I. FACTUAL BACKGROUND

Richard Nitz was convicted by a jury of four counts of lewd and lascivious acts towards children, in violation of former AS 11.15.134, three counts of sexual assault in the first degree, in violation of former AS 11.41.410(a)(4), and two counts of sexual abuse of a minor, in violation of former AS 11.41.440(a)(2). The convictions resulted from charges that, over a period of approximately four years, Nitz committed a series of sexual assaults against his stepdaughter, T.K. Specifically, Nitz was accused of repeatedly fondling T.K.'s breasts and vagina, of penetrating the child sexually with his fingers and penis, and of engaging in acts of fellatio and cunnilingus with her. T.K. was seven years old when the assaults began and almost eleven years old when they ended.

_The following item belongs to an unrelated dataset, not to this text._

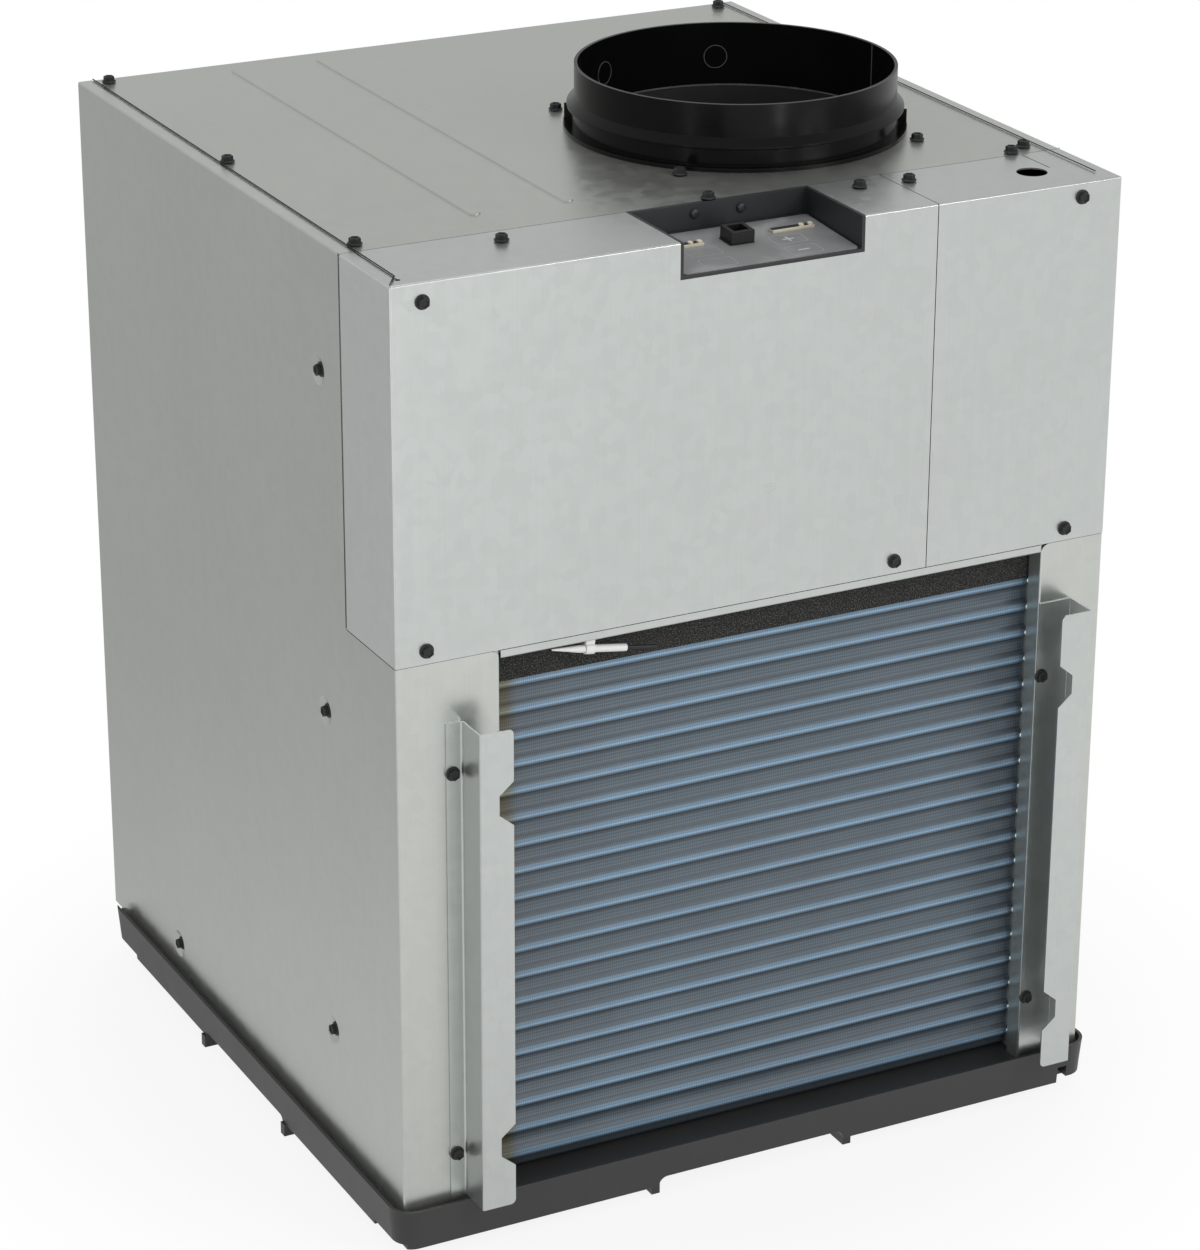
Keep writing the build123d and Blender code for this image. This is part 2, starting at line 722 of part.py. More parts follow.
with BuildPart() as sensor_tube:
    half = sensor_long / 2
    with BuildSketch(sensor_plane.offset(sensor_point - half)):
        RegularPolygon(sensor_r, round_sides)
    extrude(amount=sensor_long - sensor_point)
    with BuildSketch(sensor_plane.offset(sensor_point - half)):
        RegularPolygon(sensor_r, round_sides)
    with BuildSketch(sensor_plane.offset(-half)):
        RegularPolygon(sensor_tip_r, round_sides)
    loft()
save(sensor_tube, "sensor_tube")

with BuildPart() as sensor_lead:
    with BuildSketch(sensor_plane.offset(sensor_long / 2)):
        RegularPolygon(lead_r, round_sides)
    extrude(amount=lead_long)
save(sensor_lead, "sensor_lead")

# Rear panel with the outdoor coil's window and the air inlet's window
with BuildPart() as rear_panel:
    plate((-inner_half, inner_half), (rear_y, pan_back), (pan_deck, cabinet_top - sheet))
    for low, high in (outdoor_window, inlet_window):
        with BuildSketch(Plane.XZ.offset(-pan_back - 1)):
            with Locations((0, (low + high) / 2)):
                RectangleRounded(2 * rear_open_half, high - low, window_corner)
        extrude(amount=4 * sheet, mode=Mode.SUBTRACT)
save(rear_panel, "rear_panel")

# Outdoor coil behind the rear panel's lower window
with BuildPart() as outdoor_coil:
    coil_pack(-outdoor_half, outdoor_half, outdoor_front, outdoor_bottom, outdoor_rows, 1)
save(outdoor_coil, "outdoor_coil")

with BuildPart() as outdoor_coil_end_plates:
    coil_end_plates(-outdoor_half, outdoor_half, outdoor_front, outdoor_top)
save(outdoor_coil_end_plates, "outdoor_coil_end_plates")

# Louvred inlet grille fixed behind the rear panel's upper window
with BuildPart() as inlet_grille:
    half_x = rear_open_half + grille_border
    grille_front = rear_y - blade_deep
    low, high = inlet_window
    plate((-half_x, half_x), (grille_front, rear_y), (low - grille_border, high + grille_border))
    plate((-rear_open_half, rear_open_half), (grille_front - 1, rear_y + 1), (low, high), Mode.SUBTRACT)
    blade_pitch = inlet_open_high / blade_count
    for blade in range(blade_count):
        with BuildSketch(Plane.YZ.offset(-rear_open_half)):
            with Locations(((grille_front + rear_y) / 2, low + (blade + 0.5) * blade_pitch)):
                Rectangle(blade_deep, blade_thick, rotation=-blade_angle)
        extrude(amount=2 * rear_open_half)
save(inlet_grille, "inlet_grille")

# Foam divider on the rear panel between inlet and coil
with BuildPart() as rear_gasket:
    gasket_z = inlet_bottom - divider_high / 2
    z_pair = (gasket_z - gasket_high / 2, gasket_z + gasket_high / 2)
    plate((-inner_half, inner_half), (pan_back, back_y), z_pair)
save(rear_gasket, "rear_gasket")
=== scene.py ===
"""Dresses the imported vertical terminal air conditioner: finishes, fins, screws, keypad and stage."""

import bpy
import numpy as np
from bpy.props import FloatProperty, FloatVectorProperty, IntProperty, PointerProperty
from mathutils import Matrix, Vector


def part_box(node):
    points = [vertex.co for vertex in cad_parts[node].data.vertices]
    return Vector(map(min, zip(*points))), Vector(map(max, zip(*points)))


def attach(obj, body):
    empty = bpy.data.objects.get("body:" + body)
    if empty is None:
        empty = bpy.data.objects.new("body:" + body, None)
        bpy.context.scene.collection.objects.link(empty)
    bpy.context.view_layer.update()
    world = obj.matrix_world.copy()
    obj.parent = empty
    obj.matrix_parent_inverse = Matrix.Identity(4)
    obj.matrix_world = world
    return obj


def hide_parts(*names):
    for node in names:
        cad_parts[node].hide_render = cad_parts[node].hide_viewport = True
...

These incidents first came to light in February of 1982, when T.K.'s conduct alerted a neighbor, Paula Hall, to the possibility that T.K. had been sexually abused. Hall had known T.K. since the child's birth and was a close friend of T.K.'s mother, Dorothy Nitz, who was married to Richard Nitz. When Hall became suspicious, she invited Dorothy Nitz to bring T.K. to her house. There, Hall related her suspicions to Dorothy Nitz. Dorothy Nitz vehemently denied any possibility that T.K. might have been sexually abused. When Hall urged her to question T.K., however, Dorothy Nitz turned to the child, who was playing nearby, and asked, "Has daddy been bothering you?" According to Hall, T.K. immediately became hysterical and answered, "Yes, all the time, mama, every time you leave me with him." Dorothy Nitz became angry and left Hall's house, taking T.K. with her. Hall reported the incident to her husband, who contacted the police.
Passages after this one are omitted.